All this feeling is in The Revolt of the Angels, the most remarkable of Anatole France’s theological books, as Penguin Island is his principal political book. It is an amusing story, this idea that the angels, as knowledge and thought spread among them, should one by one desert the heavenly choir, come to earth to live among men, to love them, and attempt to overthrow Him who has stood in the way of every science and of every art. The book is brilliant because it so casually intermingles the actual with the fantastic. The angels who descend to earth and turn into men become music masters (obviously), conspirators, commercial travellers, and here below prepare the spiritual revolution. The career of the principal angel, Arcade, is exceedingly amusing, for he ravages by night the theological libraries, being bent on gaining an education which was not given him in Paradise. And there is a fair amount of the most incongruous, but almost engaging, indecency. It would be too much to describe the incident exactly here, but I think I may say that Arcade, who is the guardian angel of a young man called Maurice, appears in the latter’s bedroom at a moment ... well, at an inopportune moment. And when at last he has convinced Maurice that he really is an angel, Maurice says something which could be said only by a Parisian: “You may be an angel, but you are not a man of the world.” He is wrong, for a little later Arcade, in the very same room, demonstrates to the lady whose reputation he compromised by his sudden materialisation, that angels are close relatives of men.

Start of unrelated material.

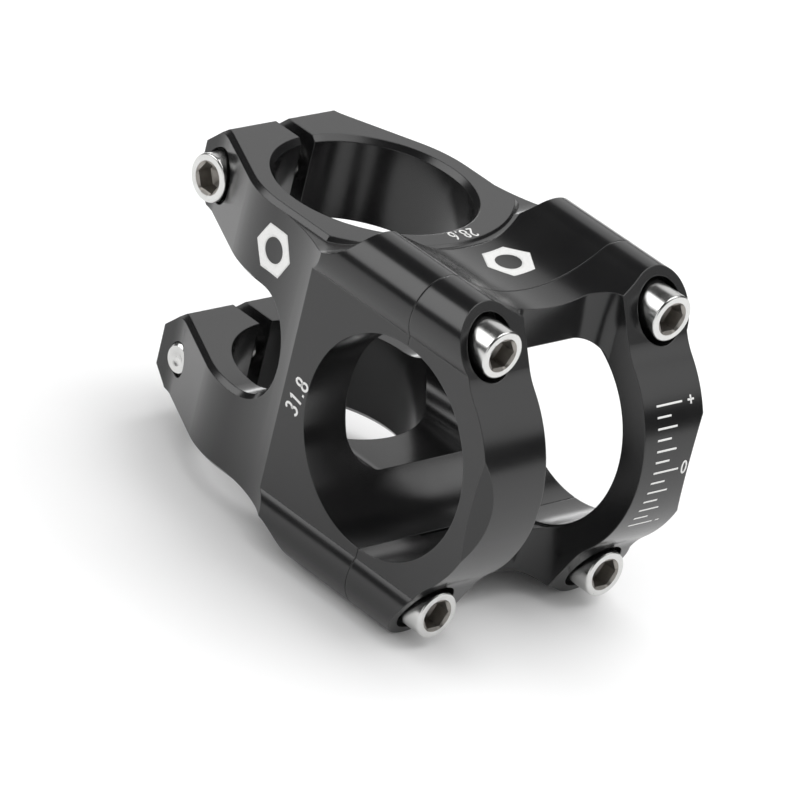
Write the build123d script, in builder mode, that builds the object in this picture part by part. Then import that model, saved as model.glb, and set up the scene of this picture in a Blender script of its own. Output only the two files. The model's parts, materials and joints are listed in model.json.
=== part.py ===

But apart from scenes where angels button up the boots of ladies, which is very clever of them, considering how little practice they can have had, there is in the book to a much greater extent than in Thais a passionate plea for the intellectual side of paganism, the one embodying all that is young and all that is enlightened, embodying the joys which the god of the Jews endeavoured to drive out of the domain of man. And there is more than one picture of Satan as the god of grace (presumably precipitated into hell on account of his advanced ideas), of Satan loving man. There is picture after picture of the Son of the Morning who once was Pan. In the end the angels do not revolt, for Satan in his dream realises that if he overthrows God and establishes himself as another god, he will only become as his predecessor, harsh, dogmatic, intolerant, greedy of praise, hostile to anything which might rear up in the mind of the people the idea of a new god. Satan will not reign, and he sums up: “What matters if man is no longer subject to Ialdabaoth, if the spirit of Ialdabaoth is still in them? if like him they are jealous, violent, quarrelsome, greedy, inimical to the arts and to beauty? what matters if they have rejected the ferocious demon if they listen not to the friendly demons who teach all truths, to Dionysus, Apollo and the muses? As for us, celestial spirits, sublime demons, we have destroyed Ialdabaoth, our tyrant, if we have destroyed in ourselves ignorance and fear.”